PANDERING TO THE LOCALS!

"I was watching that show where there's the guy on stage and everybody in the audience believes he has contact with the dead and spirits talk to him."

*Somebody in the audience throws out the random name of a show*

"No, no, no. It was church."

His shit about religion is, as far as I'm concerned, always spot on and, of course, timely. Also, there's a jab at Dennis Miller (the President's new court jester) in there that's pretty fucking nasty.

EVEN THOUGH I AM IN THE CLOSET, THAT WON'T PREVENT ME FROM GETTING CHEAP LAUGHS AT THE EXPENSE OF HOMOSEXUALS!

This shit (about colonizing the moon and leaving "the meek to inherit the earth") is more true than it is funny.

WEATHERMEN HAVE BECOME, FOR THE MOST PART, OBSOLETE!

The best part about the war: 10,000 less Iraqis! Can't wait for the next one: Operation: Rest of the Brown Ones. LOL at Lee Greenwood's ridonkulous "Proud to Be an American" (9/11 Remix).

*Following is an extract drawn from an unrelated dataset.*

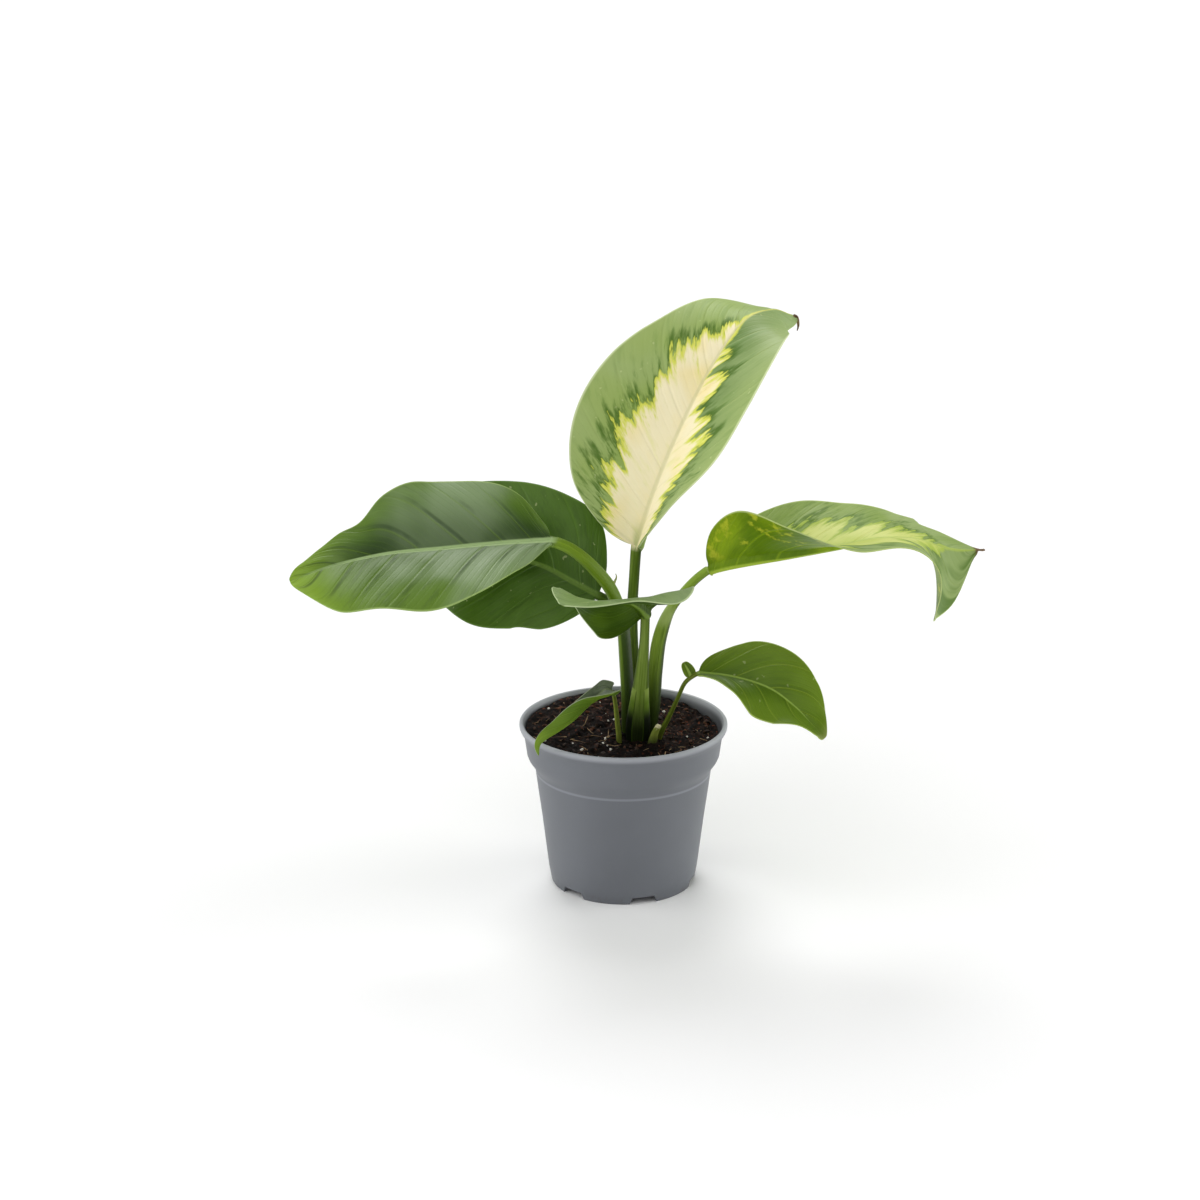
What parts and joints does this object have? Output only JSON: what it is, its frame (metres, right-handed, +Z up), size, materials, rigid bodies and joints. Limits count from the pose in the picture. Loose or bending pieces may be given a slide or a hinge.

WHEN ALL IS SAID AND DONE, I AM LONELY AND MISERABLE AND BARELY ABLE TO MASK MY CONTEMPT FOR THE AUDIENCE AS I TROT OUT THE SAME SORRY ACT I'VE BEEN DOING SINCE THE MID-EIGHTIES!

Also LOL at President Bush laying a wreath at some prison camp in Germany while simultaneously wondering how many millions of dollars his grandpa made from the Nazis. That fucker. The new version of Martin Luther King's "I Have a Dream" speach, with little addendums for the President to read (in hushed tones, of course) is actually pretty creative and funny. There's also a bonus track that's amusing about the time he met Scott Stapp from Creed at a poker convention in Las Vegas.

I hadn't planned on writing so much about this album, so I'll keep it short. Like I said before, people will find a reason to bitch about anything and everything. Yeah, this album is similar to Shut Up You Fucking Baby. Similar in that they're both FUCKING AWESOME. I don't know anybody else out there right now who's doing comedy this edgy and this (granted, occasionally) funny.